── GIVEN DATA

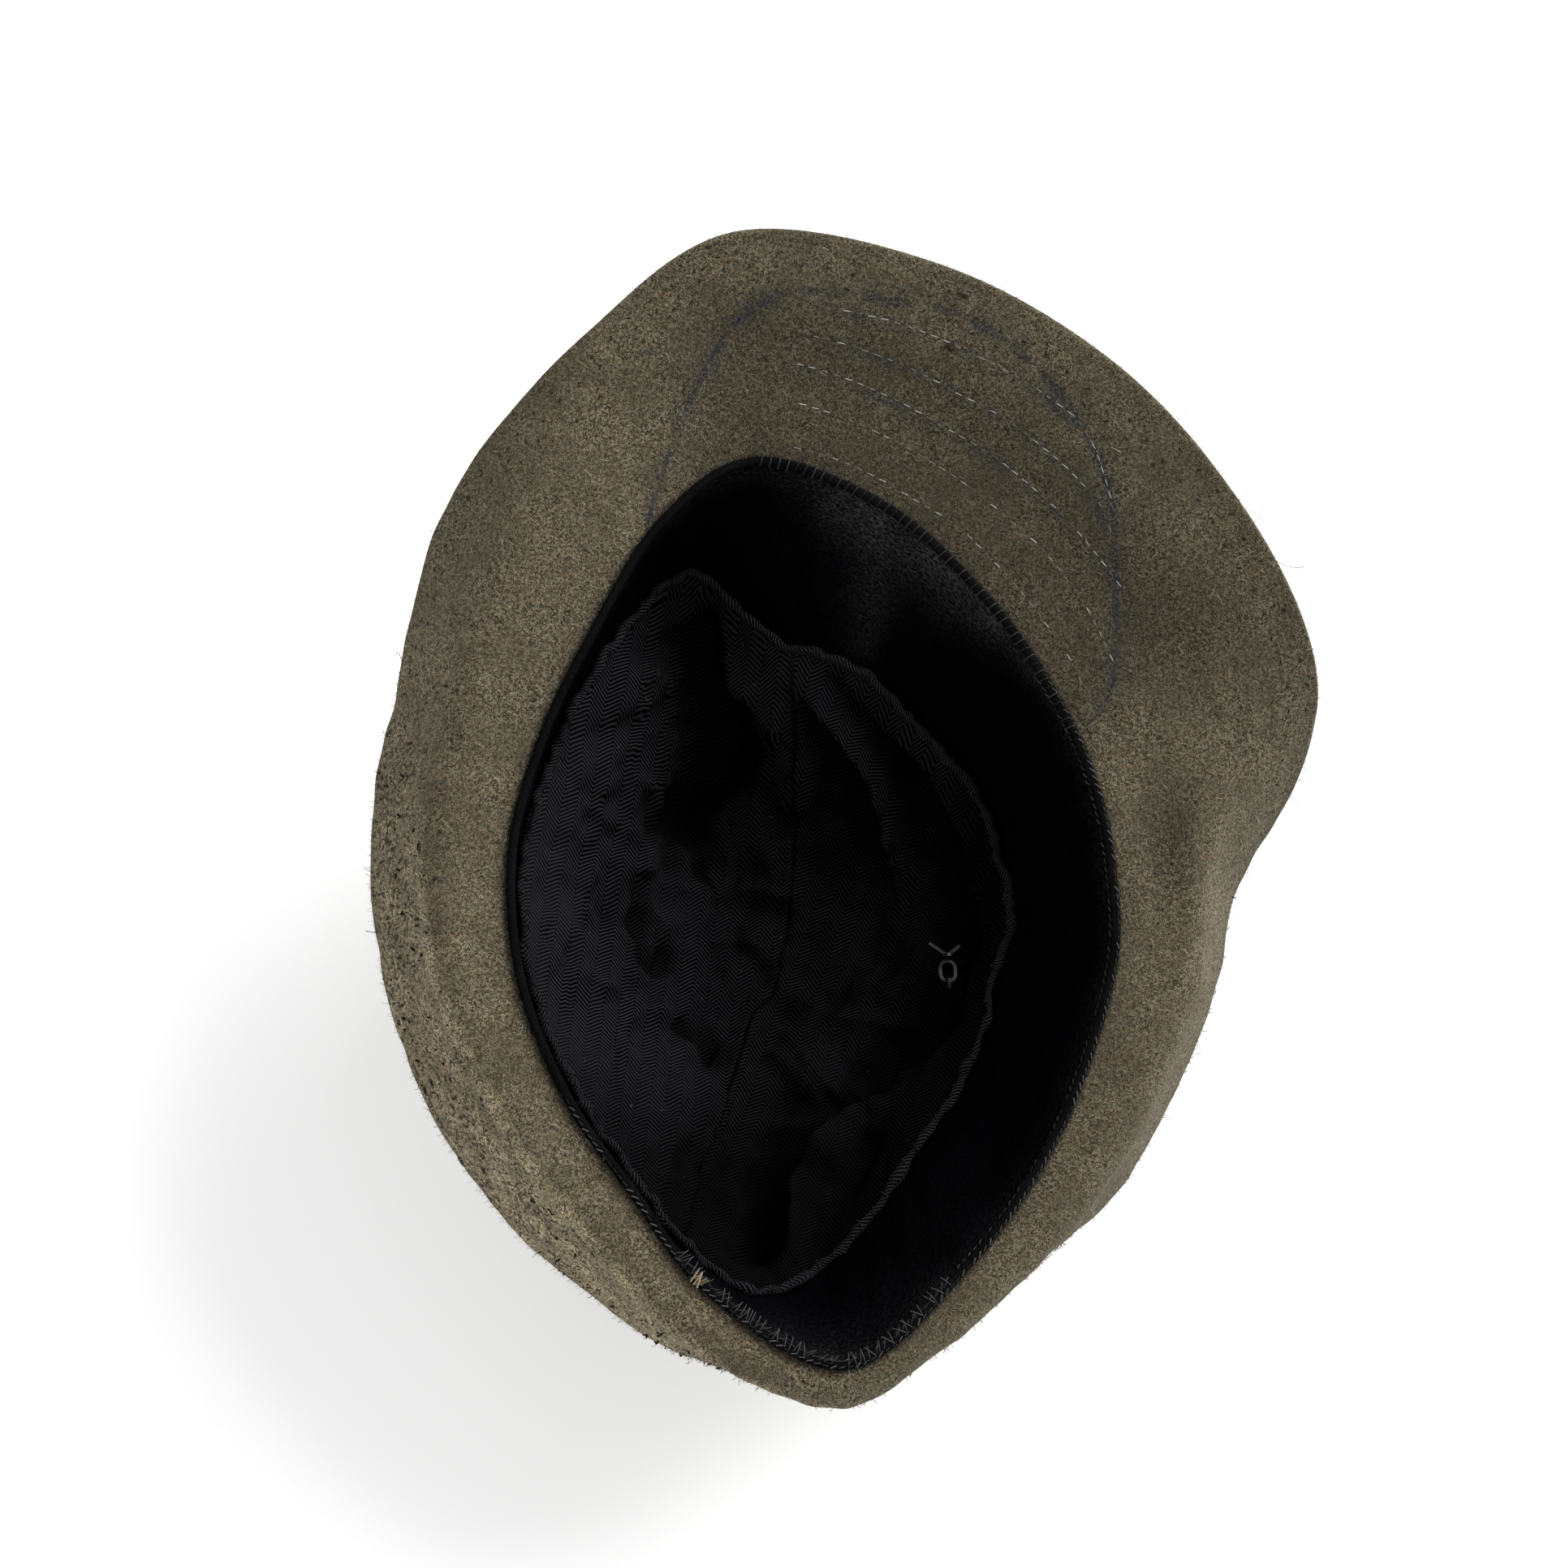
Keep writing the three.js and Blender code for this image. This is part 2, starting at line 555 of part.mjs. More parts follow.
const crownShell = bowl(crownInside, crownOutside, creaseMiddleInside, creaseMiddle);
const liningShell = bowl(liningFace, liningBack, liningCentre, liningCentreBack);
piece("brim", wall(brimTop, brimBelow), 0x6a6250, 1, 0);
piece("crown", cut(crownShell, hole), 0x665e4c, 1, 0);
piece("sweatband", wall(bandFace, bandBack), 0x101013, 0.5, 0);
piece("welt", solidOfRings(weltRings), 0x0b0b0d, 0.7, 0);
piece("lining", cut(liningShell, hole), 0x1c1b21, 0.95, 0);
piece("stud", join(head, shank, eye), 0x6d6e72, 0.35, 1);
piece("split_pin", splitPin, 0x8a8b8f, 0.25, 1);
piece("ring", ring, 0x8a8b8f, 0.25, 1);

// The origin is the middle of the hat's footprint, on the surface it lies on.
const box = new THREE.Box3().setFromObject(group);
const footprintMiddle = box.getCenter(new THREE.Vector3()).setZ(box.min.z);
for (const mesh of group.children) {
  mesh.geometry.translate(-footprintMiddle.x, -footprintMiddle.y, -footprintMiddle.z);
}

export default group;
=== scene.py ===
# Tyrolean hat of loden felt, upside down on its crown: the look of each piece, floor, light, camera.
import math

import bpy
import numpy as np
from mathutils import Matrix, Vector


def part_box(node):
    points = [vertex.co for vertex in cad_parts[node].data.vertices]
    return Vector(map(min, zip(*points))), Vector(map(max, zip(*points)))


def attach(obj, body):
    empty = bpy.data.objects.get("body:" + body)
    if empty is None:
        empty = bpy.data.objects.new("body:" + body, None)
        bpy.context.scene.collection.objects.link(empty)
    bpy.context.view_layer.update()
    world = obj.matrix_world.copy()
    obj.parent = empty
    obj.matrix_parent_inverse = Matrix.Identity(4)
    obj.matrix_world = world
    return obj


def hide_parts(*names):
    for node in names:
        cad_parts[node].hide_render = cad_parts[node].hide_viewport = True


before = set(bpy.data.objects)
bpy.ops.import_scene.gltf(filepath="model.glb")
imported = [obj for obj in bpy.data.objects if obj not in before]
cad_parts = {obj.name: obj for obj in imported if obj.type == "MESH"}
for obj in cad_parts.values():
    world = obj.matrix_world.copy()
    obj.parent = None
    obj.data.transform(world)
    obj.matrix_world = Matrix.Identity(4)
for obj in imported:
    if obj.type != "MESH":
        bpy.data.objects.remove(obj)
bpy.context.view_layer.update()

# Head opening and how the hat lies, in millimetres and degrees
OPENING_LENGTH = 218
OPENING_WIDTH = 145
OPENING_HEIGHT = 98
LEAN_BACK = 11
LEAN_RIGHT = 8

# Felt
BRIM_WIDTH = 60
BRIM_THICKNESS = 2.4
EDGE_ROUND = 0.8
CROWN_THICKNESS = 2.2
TIP_LENGTH = 146
TIP_WIDTH = 108
TIP_TO_LEFT = 30
TIP_TO_FRONT = 4
TIP_ROUND = 13
TIP_RIM = 9
CREASE_DEPTH = 22
CREASE_WIDTH = 0.1
CREASE_LENGTH = 0.55
WALL_DRAW = 42
WALL_FOLLOWS_SHARE = 0.7
WALL_STANDS_OUT = 4
SEAT_GAP = 0.3

# Sweatband, welt and lining
BAND_WIDTH = 46
BAND_THICKNESS = 1.2
WELT_RADIUS = 1.1
LINING_THICKNESS = 0.8
LINING_HEIGHT = 33
HEM_DEPTH = 9
HEM_RADIUS = 1.1
MIDDLE_SHIFT = 0.6
SAG_POWER = 2
FOLD_GAIN = 1.35
HERRINGBONE_WIDTH = 3.6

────

**WHAT THE TASK REQUIRES:**
Reproduce each line verbatim.

**REPLY TO THE EXERCISE:**
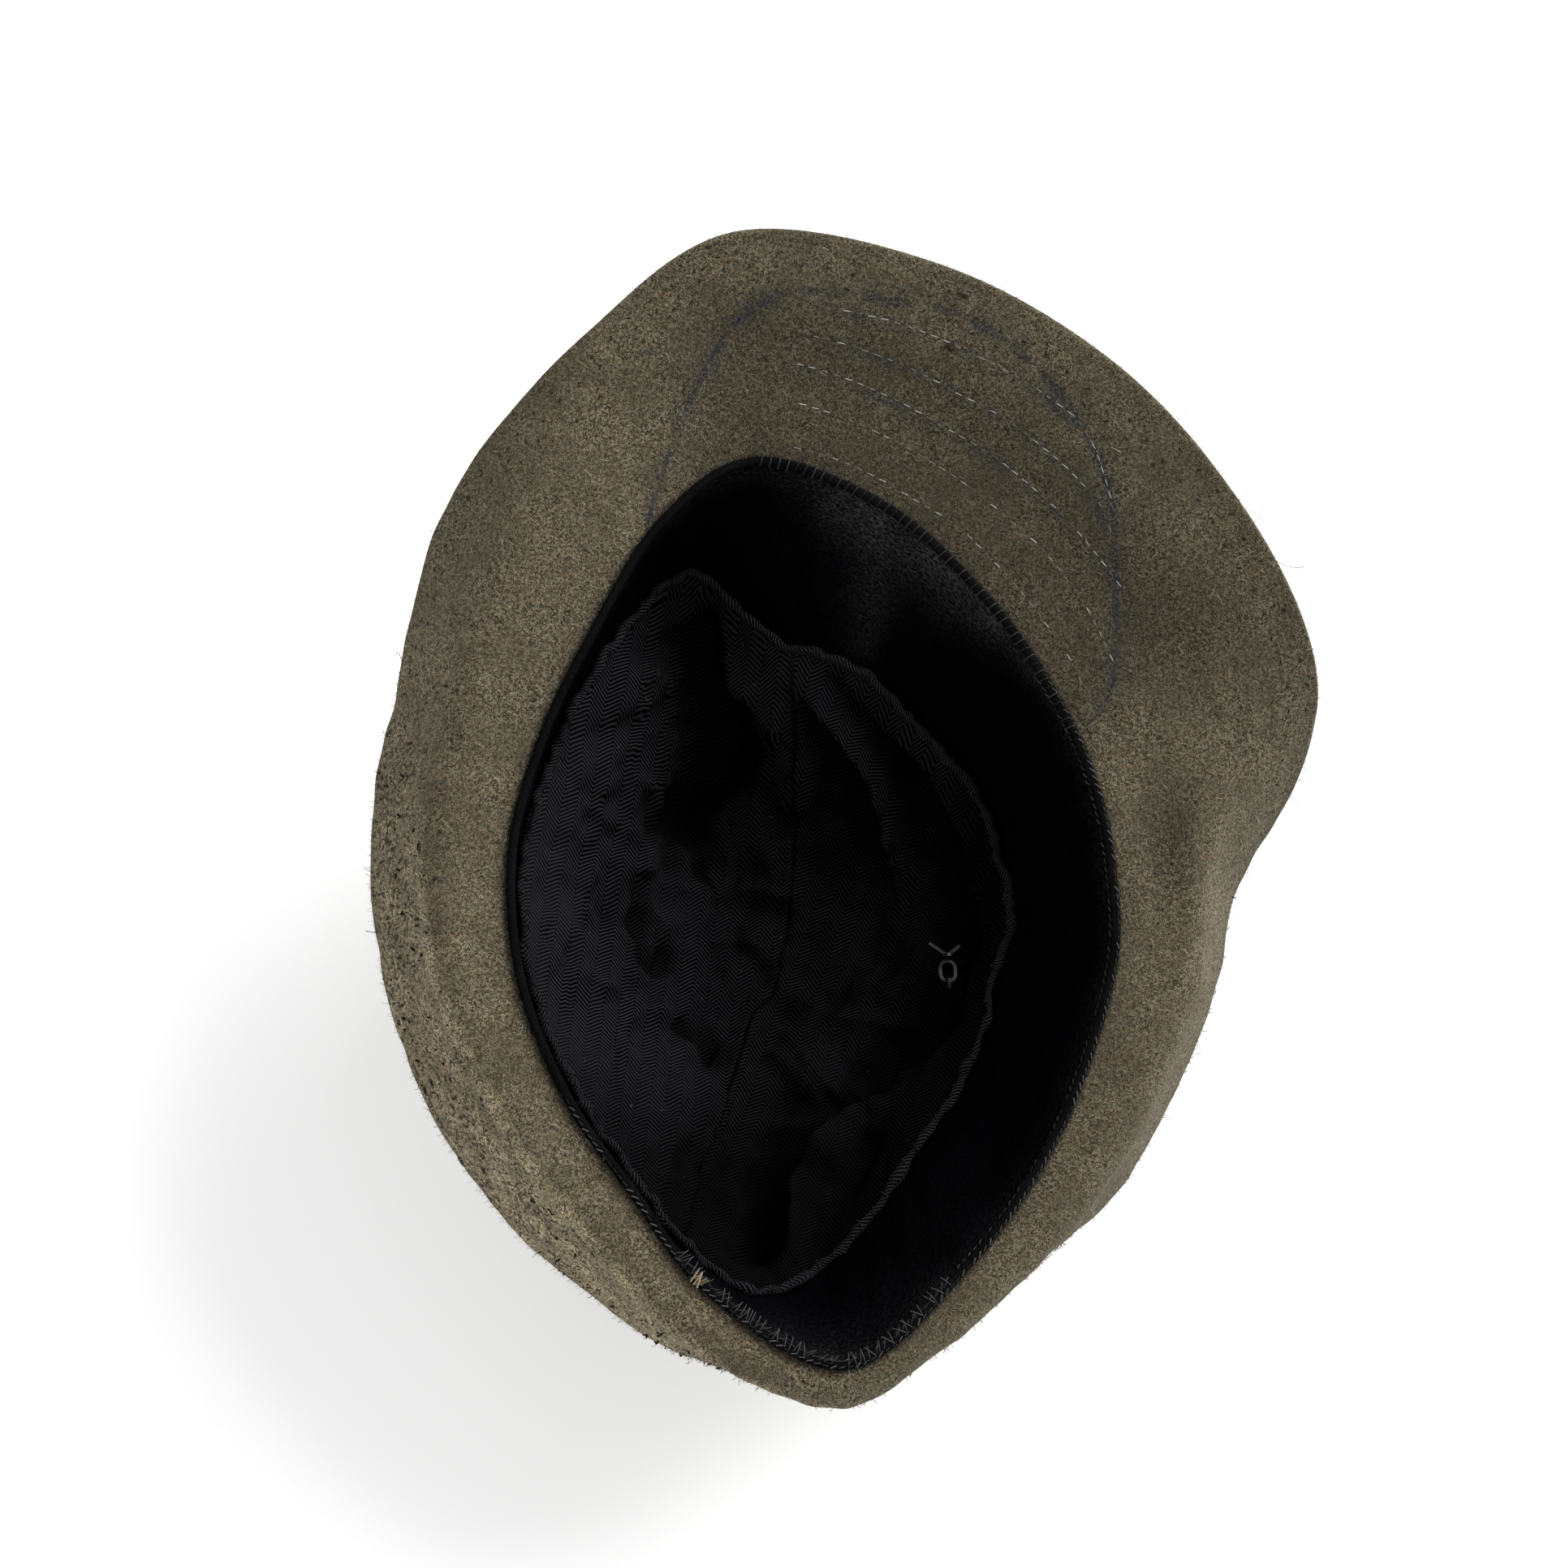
Keep writing the three.js and Blender code for this image. This is part 2, starting at line 555 of part.mjs. More parts follow.
const crownShell = bowl(crownInside, crownOutside, creaseMiddleInside, creaseMiddle);
const liningShell = bowl(liningFace, liningBack, liningCentre, liningCentreBack);
piece("brim", wall(brimTop, brimBelow), 0x6a6250, 1, 0);
piece("crown", cut(crownShell, hole), 0x665e4c, 1, 0);
piece("sweatband", wall(bandFace, bandBack), 0x101013, 0.5, 0);
piece("welt", solidOfRings(weltRings), 0x0b0b0d, 0.7, 0);
piece("lining", cut(liningShell, hole), 0x1c1b21, 0.95, 0);
piece("stud", join(head, shank, eye), 0x6d6e72, 0.35, 1);
piece("split_pin", splitPin, 0x8a8b8f, 0.25, 1);
piece("ring", ring, 0x8a8b8f, 0.25, 1);

// The origin is the middle of the hat's footprint, on the surface it lies on.
const box = new THREE.Box3().setFromObject(group);
const footprintMiddle = box.getCenter(new THREE.Vector3()).setZ(box.min.z);
for (const mesh of group.children) {
  mesh.geometry.translate(-footprintMiddle.x, -footprintMiddle.y, -footprintMiddle.z);
}

export default group;
=== scene.py ===
# Tyrolean hat of loden felt, upside down on its crown: the look of each piece, floor, light, camera.
import math

import bpy
import numpy as np
from mathutils import Matrix, Vector


def part_box(node):
    points = [vertex.co for vertex in cad_parts[node].data.vertices]
    return Vector(map(min, zip(*points))), Vector(map(max, zip(*points)))


def attach(obj, body):
    empty = bpy.data.objects.get("body:" + body)
    if empty is None:
        empty = bpy.data.objects.new("body:" + body, None)
        bpy.context.scene.collection.objects.link(empty)
    bpy.context.view_layer.update()
    world = obj.matrix_world.copy()
    obj.parent = empty
    obj.matrix_parent_inverse = Matrix.Identity(4)
    obj.matrix_world = world
    return obj


def hide_parts(*names):
    for node in names:
        cad_parts[node].hide_render = cad_parts[node].hide_viewport = True


before = set(bpy.data.objects)
bpy.ops.import_scene.gltf(filepath="model.glb")
imported = [obj for obj in bpy.data.objects if obj not in before]
cad_parts = {obj.name: obj for obj in imported if obj.type == "MESH"}
for obj in cad_parts.values():
    world = obj.matrix_world.copy()
    obj.parent = None
    obj.data.transform(world)
    obj.matrix_world = Matrix.Identity(4)
for obj in imported:
    if obj.type != "MESH":
        bpy.data.objects.remove(obj)
bpy.context.view_layer.update()

# Head opening and how the hat lies, in millimetres and degrees
OPENING_LENGTH = 218
OPENING_WIDTH = 145
OPENING_HEIGHT = 98
LEAN_BACK = 11
LEAN_RIGHT = 8

# Felt
BRIM_WIDTH = 60
BRIM_THICKNESS = 2.4
EDGE_ROUND = 0.8
CROWN_THICKNESS = 2.2
TIP_LENGTH = 146
TIP_WIDTH = 108
TIP_TO_LEFT = 30
TIP_TO_FRONT = 4
TIP_ROUND = 13
TIP_RIM = 9
CREASE_DEPTH = 22
CREASE_WIDTH = 0.1
CREASE_LENGTH = 0.55
WALL_DRAW = 42
WALL_FOLLOWS_SHARE = 0.7
WALL_STANDS_OUT = 4
SEAT_GAP = 0.3

# Sweatband, welt and lining
BAND_WIDTH = 46
BAND_THICKNESS = 1.2
WELT_RADIUS = 1.1
LINING_THICKNESS = 0.8
LINING_HEIGHT = 33
HEM_DEPTH = 9
HEM_RADIUS = 1.1
MIDDLE_SHIFT = 0.6
SAG_POWER = 2
FOLD_GAIN = 1.35
HERRINGBONE_WIDTH = 3.6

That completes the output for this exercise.